## Record excerpts:
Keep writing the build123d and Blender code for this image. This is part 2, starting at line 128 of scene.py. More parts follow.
* * *
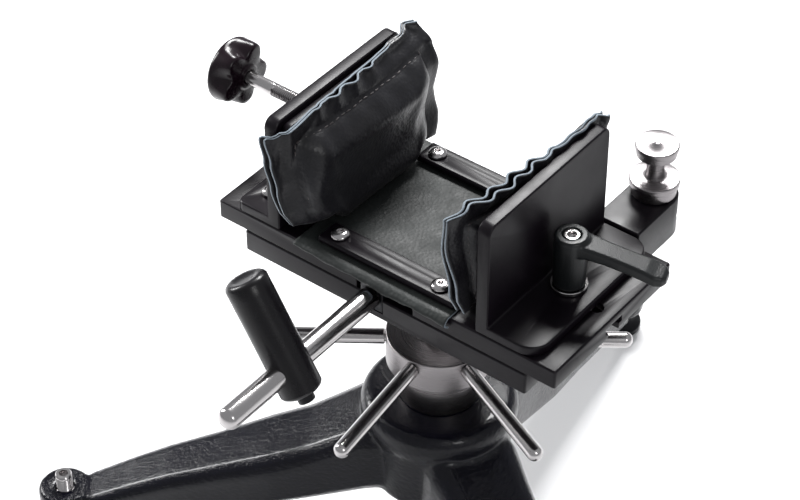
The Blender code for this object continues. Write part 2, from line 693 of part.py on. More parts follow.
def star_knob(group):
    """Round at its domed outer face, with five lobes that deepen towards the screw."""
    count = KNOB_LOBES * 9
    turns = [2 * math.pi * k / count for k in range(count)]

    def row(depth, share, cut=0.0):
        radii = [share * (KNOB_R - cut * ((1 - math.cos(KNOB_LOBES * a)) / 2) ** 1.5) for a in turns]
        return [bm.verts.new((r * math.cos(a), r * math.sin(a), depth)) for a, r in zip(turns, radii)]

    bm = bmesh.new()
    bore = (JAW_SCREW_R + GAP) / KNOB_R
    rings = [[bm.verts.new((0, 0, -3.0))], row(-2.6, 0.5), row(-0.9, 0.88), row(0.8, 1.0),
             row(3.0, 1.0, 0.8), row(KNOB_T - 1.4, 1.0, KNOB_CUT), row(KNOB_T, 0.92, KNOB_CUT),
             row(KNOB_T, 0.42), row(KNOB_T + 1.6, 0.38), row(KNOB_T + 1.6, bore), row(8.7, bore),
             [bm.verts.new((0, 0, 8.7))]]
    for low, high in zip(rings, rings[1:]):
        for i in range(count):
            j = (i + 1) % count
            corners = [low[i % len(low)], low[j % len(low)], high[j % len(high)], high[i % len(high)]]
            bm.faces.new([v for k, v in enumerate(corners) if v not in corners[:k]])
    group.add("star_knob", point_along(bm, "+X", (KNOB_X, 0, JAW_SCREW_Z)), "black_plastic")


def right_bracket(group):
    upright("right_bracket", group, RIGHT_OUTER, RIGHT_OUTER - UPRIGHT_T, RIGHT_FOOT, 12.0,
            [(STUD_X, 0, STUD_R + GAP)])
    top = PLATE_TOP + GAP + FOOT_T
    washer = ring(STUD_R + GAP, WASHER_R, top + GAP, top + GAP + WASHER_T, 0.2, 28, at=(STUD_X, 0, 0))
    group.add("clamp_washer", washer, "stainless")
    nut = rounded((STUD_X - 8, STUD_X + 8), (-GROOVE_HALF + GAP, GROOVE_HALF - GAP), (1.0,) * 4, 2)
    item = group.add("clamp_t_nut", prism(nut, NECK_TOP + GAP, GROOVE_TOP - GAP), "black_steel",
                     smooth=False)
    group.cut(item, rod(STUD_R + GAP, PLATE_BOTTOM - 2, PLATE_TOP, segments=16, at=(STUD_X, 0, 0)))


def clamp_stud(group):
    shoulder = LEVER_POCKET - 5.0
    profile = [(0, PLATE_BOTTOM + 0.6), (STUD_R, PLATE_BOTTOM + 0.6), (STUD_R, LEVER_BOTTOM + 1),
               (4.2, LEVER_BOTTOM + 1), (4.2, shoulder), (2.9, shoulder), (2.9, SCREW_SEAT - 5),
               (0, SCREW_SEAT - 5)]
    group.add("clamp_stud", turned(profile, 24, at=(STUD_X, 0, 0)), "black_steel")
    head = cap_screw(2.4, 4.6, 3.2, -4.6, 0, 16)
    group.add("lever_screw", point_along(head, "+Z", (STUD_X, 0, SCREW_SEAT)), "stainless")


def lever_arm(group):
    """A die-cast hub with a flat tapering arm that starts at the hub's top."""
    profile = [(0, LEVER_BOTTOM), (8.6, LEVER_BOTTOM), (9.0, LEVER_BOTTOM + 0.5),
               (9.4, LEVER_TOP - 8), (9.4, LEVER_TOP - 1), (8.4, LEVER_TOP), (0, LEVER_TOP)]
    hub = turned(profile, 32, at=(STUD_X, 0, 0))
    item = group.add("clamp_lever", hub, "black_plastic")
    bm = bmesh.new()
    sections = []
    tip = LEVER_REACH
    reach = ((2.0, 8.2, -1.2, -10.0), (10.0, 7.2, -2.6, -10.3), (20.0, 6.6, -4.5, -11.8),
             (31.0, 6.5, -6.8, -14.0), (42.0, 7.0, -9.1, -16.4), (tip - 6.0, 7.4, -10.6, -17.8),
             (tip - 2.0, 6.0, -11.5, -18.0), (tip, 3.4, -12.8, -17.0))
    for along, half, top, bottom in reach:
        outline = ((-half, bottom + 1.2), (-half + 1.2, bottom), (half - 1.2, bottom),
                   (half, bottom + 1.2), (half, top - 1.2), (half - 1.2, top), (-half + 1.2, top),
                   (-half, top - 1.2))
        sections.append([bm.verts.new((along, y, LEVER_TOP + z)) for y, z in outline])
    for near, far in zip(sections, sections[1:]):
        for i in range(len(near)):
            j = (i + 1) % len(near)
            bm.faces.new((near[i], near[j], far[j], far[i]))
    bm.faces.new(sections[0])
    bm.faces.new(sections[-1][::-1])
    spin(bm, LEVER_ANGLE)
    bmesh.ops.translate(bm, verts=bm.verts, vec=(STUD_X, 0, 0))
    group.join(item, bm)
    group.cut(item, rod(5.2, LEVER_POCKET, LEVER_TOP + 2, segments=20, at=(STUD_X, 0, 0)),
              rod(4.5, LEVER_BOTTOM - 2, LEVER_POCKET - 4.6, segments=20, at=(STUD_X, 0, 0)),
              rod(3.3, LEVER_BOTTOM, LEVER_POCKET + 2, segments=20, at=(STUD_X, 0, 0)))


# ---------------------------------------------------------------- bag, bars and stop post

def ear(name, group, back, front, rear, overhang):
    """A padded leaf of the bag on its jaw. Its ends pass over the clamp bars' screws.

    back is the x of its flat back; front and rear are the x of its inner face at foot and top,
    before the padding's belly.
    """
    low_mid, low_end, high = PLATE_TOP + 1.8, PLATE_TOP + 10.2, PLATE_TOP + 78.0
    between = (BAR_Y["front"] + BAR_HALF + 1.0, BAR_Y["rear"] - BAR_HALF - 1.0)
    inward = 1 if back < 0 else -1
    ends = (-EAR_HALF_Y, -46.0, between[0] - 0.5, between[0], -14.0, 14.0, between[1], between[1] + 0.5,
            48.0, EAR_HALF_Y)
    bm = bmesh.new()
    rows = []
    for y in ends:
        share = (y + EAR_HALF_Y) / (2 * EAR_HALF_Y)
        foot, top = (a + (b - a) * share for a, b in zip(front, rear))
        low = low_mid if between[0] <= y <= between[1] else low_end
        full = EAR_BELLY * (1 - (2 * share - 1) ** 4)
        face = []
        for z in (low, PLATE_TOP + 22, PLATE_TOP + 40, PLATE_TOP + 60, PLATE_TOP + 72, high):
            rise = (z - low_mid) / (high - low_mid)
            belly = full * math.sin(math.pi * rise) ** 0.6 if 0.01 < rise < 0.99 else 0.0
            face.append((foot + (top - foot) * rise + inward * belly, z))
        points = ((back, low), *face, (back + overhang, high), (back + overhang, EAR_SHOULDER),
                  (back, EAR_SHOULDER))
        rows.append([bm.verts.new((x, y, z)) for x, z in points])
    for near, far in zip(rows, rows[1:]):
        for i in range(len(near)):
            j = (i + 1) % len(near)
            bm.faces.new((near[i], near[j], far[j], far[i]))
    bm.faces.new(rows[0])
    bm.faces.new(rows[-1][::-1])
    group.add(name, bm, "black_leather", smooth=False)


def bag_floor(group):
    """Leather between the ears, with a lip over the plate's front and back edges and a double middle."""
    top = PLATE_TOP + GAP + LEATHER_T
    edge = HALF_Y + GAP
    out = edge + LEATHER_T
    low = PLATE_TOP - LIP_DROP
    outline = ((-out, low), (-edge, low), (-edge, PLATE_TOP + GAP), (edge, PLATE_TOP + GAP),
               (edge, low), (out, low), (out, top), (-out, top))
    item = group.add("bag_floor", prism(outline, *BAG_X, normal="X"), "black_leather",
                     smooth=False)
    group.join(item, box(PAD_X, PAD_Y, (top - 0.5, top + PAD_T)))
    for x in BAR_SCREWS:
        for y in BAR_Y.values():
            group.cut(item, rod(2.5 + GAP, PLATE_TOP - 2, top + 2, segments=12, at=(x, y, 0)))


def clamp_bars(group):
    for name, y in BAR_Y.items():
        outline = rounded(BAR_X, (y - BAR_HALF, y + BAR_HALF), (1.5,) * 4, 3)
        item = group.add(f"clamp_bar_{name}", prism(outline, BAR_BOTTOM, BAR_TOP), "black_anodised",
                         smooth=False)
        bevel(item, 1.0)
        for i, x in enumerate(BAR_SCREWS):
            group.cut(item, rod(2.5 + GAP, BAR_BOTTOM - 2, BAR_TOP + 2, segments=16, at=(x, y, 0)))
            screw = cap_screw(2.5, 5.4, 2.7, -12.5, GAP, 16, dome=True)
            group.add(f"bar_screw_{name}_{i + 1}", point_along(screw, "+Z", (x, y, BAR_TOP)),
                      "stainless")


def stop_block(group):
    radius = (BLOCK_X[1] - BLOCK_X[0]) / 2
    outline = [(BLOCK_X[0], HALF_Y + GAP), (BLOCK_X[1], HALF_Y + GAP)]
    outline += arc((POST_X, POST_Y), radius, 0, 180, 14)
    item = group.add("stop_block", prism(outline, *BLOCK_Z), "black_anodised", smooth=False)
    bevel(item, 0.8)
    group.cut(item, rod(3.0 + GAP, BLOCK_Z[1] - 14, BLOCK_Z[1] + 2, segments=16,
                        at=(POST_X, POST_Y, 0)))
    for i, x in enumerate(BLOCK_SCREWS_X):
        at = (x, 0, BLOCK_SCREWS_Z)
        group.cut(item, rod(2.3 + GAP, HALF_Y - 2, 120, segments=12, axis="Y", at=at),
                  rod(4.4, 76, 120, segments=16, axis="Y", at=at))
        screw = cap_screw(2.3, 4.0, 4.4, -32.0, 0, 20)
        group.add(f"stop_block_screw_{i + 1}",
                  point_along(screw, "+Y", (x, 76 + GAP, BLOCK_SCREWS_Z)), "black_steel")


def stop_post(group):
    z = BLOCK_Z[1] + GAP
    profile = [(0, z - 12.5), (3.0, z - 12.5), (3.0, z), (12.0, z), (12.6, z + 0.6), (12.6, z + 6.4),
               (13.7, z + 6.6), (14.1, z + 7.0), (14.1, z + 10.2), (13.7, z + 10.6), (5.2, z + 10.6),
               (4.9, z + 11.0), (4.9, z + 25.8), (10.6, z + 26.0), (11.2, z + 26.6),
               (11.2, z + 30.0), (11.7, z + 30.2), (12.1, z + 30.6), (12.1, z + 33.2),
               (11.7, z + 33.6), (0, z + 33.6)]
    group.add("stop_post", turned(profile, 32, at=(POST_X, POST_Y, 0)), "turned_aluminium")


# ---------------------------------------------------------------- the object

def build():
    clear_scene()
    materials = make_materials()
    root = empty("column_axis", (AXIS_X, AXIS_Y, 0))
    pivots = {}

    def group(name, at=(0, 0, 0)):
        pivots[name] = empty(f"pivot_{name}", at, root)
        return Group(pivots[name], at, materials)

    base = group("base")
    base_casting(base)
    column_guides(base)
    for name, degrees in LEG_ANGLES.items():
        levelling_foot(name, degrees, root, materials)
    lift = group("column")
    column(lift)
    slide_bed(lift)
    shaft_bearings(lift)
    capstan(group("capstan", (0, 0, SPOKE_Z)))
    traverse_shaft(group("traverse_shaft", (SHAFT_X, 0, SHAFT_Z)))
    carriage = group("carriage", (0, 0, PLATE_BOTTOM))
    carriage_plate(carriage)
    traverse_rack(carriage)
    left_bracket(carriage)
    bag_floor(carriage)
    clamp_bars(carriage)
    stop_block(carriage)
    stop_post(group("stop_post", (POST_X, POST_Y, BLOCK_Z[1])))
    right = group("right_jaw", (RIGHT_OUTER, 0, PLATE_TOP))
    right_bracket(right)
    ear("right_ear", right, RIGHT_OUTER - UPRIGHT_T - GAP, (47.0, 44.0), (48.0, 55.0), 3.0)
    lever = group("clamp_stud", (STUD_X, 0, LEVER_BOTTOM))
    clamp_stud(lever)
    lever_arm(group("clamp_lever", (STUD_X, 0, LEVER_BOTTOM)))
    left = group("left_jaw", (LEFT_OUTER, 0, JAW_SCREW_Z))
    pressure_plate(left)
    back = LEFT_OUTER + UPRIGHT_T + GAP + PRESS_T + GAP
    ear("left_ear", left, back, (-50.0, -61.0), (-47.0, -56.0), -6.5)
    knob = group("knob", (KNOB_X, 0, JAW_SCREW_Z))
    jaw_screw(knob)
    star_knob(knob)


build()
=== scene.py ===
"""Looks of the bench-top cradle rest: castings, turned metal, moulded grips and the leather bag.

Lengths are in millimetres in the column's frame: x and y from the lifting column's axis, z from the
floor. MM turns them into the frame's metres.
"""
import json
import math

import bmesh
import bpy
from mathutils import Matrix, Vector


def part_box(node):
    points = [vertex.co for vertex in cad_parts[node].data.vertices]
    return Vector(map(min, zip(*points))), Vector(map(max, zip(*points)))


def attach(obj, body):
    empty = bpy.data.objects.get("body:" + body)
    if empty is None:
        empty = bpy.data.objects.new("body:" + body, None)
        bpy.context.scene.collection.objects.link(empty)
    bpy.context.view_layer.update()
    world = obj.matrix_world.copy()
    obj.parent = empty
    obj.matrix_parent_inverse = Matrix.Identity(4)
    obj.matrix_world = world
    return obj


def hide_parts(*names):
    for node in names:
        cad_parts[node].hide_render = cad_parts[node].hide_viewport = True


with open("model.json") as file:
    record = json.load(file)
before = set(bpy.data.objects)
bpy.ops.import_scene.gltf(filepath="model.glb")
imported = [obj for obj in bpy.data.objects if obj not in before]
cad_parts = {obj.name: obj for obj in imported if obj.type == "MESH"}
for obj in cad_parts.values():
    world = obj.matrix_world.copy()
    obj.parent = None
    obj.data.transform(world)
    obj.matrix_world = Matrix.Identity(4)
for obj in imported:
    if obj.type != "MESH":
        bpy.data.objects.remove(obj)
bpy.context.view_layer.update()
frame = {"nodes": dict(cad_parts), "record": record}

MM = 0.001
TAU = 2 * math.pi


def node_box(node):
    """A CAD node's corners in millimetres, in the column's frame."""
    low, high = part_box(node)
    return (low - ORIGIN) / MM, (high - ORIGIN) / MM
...
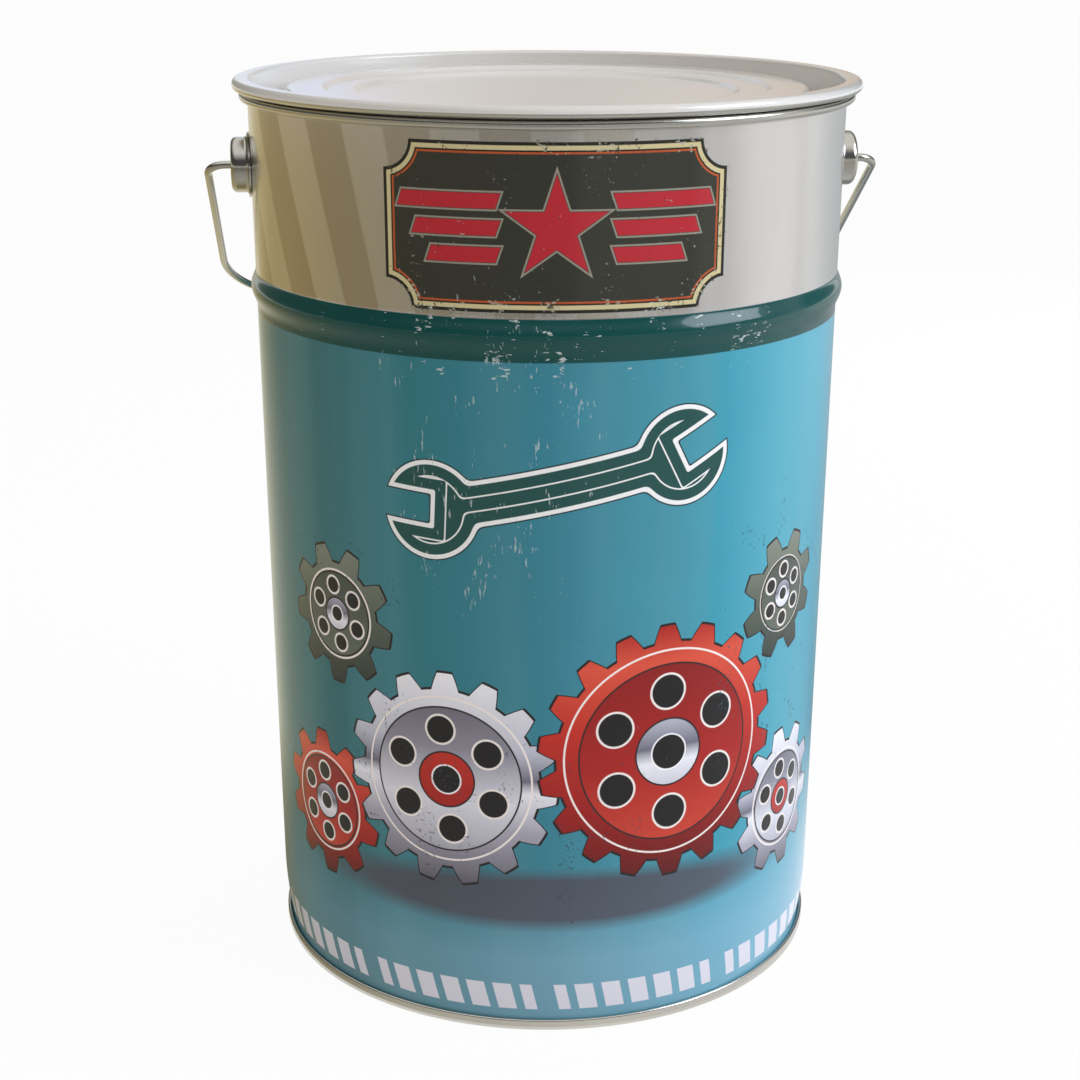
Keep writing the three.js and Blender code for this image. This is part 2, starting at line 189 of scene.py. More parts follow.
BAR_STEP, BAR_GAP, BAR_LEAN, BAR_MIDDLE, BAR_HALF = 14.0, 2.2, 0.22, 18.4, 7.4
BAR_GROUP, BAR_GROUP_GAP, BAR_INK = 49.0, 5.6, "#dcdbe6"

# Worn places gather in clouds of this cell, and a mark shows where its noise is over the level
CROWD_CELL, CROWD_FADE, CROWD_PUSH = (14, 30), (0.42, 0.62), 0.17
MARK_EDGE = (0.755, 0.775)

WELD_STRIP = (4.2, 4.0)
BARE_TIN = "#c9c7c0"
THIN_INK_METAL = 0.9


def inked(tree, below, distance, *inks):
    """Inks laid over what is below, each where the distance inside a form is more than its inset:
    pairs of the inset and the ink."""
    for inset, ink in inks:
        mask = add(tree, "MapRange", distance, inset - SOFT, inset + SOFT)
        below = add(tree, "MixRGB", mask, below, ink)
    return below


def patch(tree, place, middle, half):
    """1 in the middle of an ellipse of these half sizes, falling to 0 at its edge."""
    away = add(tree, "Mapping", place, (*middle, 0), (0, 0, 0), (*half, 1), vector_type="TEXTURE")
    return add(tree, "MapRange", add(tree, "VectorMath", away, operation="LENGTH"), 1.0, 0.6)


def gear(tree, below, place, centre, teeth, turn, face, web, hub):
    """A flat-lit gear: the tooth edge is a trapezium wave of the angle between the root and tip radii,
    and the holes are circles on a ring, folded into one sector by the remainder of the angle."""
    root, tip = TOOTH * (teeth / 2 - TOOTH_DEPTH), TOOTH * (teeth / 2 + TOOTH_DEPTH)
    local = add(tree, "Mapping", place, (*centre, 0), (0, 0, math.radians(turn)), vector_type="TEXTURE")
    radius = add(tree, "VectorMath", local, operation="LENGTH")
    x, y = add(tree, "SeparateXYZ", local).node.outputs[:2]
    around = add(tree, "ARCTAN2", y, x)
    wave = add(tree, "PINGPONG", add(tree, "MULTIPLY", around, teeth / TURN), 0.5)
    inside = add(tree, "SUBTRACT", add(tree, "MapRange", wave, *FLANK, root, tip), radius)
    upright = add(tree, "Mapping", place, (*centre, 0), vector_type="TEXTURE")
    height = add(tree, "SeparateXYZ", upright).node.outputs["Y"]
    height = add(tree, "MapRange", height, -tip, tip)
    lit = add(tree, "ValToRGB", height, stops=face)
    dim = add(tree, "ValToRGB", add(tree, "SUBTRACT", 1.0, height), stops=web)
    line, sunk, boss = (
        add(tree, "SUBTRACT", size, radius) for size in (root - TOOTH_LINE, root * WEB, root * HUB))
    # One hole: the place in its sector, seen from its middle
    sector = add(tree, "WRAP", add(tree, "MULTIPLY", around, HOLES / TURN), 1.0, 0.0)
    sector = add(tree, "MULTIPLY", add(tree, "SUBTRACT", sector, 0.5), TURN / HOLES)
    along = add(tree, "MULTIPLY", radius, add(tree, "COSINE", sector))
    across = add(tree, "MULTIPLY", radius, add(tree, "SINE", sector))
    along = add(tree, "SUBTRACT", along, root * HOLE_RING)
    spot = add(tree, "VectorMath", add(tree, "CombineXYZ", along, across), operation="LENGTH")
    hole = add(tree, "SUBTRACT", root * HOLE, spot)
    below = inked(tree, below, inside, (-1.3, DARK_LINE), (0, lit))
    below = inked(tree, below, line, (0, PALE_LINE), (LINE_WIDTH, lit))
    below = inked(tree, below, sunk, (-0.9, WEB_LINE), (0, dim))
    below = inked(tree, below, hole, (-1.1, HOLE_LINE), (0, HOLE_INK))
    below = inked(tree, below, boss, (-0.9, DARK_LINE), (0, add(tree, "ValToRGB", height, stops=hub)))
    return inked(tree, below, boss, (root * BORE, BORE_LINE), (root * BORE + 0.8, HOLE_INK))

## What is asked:
Nothing but the lines from the one with "(RIGHT_OUTER, 0, PLATE_TOP))" through the one with "from mathutils import Matrix, Vector" should be repeated, and each exactly.

## Exercise answer:
    right = group("right_jaw", (RIGHT_OUTER, 0, PLATE_TOP))
    right_bracket(right)
    ear("right_ear", right, RIGHT_OUTER - UPRIGHT_T - GAP, (47.0, 44.0), (48.0, 55.0), 3.0)
    lever = group("clamp_stud", (STUD_X, 0, LEVER_BOTTOM))
    clamp_stud(lever)
    lever_arm(group("clamp_lever", (STUD_X, 0, LEVER_BOTTOM)))
    left = group("left_jaw", (LEFT_OUTER, 0, JAW_SCREW_Z))
    pressure_plate(left)
    back = LEFT_OUTER + UPRIGHT_T + GAP + PRESS_T + GAP
    ear("left_ear", left, back, (-50.0, -61.0), (-47.0, -56.0), -6.5)
    knob = group("knob", (KNOB_X, 0, JAW_SCREW_Z))
    jaw_screw(knob)
    star_knob(knob)


build()
=== scene.py ===
"""Looks of the bench-top cradle rest: castings, turned metal, moulded grips and the leather bag.

Lengths are in millimetres in the column's frame: x and y from the lifting column's axis, z from the
floor. MM turns them into the frame's metres.
"""
import json
import math

import bmesh
import bpy
from mathutils import Matrix, Vector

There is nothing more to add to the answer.